Both Bush and Clinton were hurt politically by their deficit reducing measures, but they were acts of political courage that enabled the government to produce balanced budgets at the turn of the century. Ironically, one of the issues in the presidential campaign of 2000 was about how to deal with the budget surpluses.
Bush 43, Obama, and the Great Recession
In what Irene Rubin termed “The Great Unraveling,” policy choices in the early twenty-first century turned the four years of surplus from 1998 to 2001 into a pattern of deficit spending, which was greatly exacerbated by the Great Recession of 2008–2010.43
TABLE 2-2. Four Years of Budget Surplus
Budget Surplus and National Debt as % of GDP
Year | Surplus as % GDP | Debt as % GDP |
---|---|---|
1998 | 0.8 | 41.6 |
1999 | 1.3 | 38.2 |
2000 | 2.3 | 33.6 |
2001 | 1.2 | 31.4 |
Source: Congressional Budget Office, The Budget and Economic Outlook: 2018–2028 (April 2018), Appendix E-1, p. 145.
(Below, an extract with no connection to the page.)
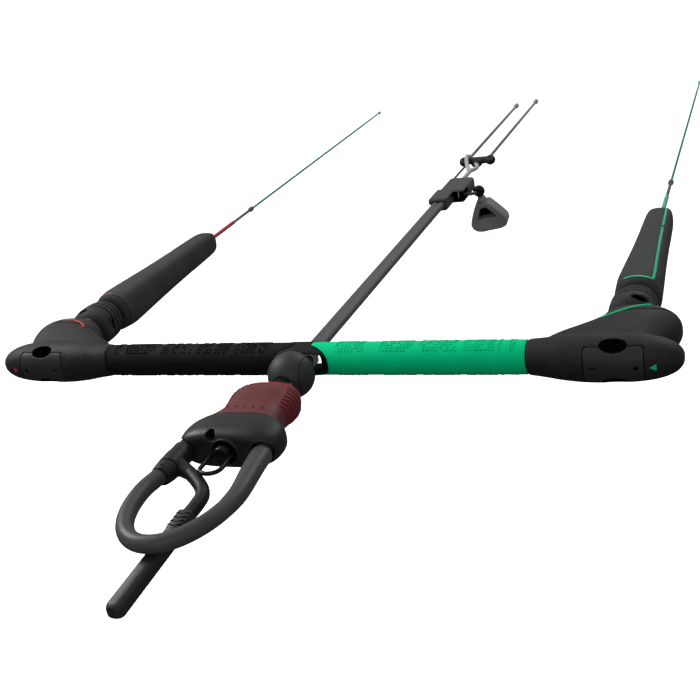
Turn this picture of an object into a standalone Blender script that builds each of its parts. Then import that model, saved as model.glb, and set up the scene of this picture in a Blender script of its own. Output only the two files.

Despite winning the 2000 elections with fewer votes than Al Gore, President Bush claimed a mandate and won large tax cuts in 2001 and 2003. When some pointed out the increasing deficits and their danger in 2003, Vice President Cheney asserted that “Reagan proved that deficits don’t matter. We won the mid-term elections, this is our due.”44 The reconciliation process, which was originally intended to enforce reductions in spending (and thus the deficit) was used by the Bush administration to force through its tax cuts, thus increasing the deficit.45 In addition, the new Medicare Part D prescription drug benefits program and the wars in Afghanistan and Iraq added to the increasing deficits. The discipline provided by the 1990 Budget Enforcement Act (BEA), with its PAYGO provisions, lapsed after 2002 (table 2-3).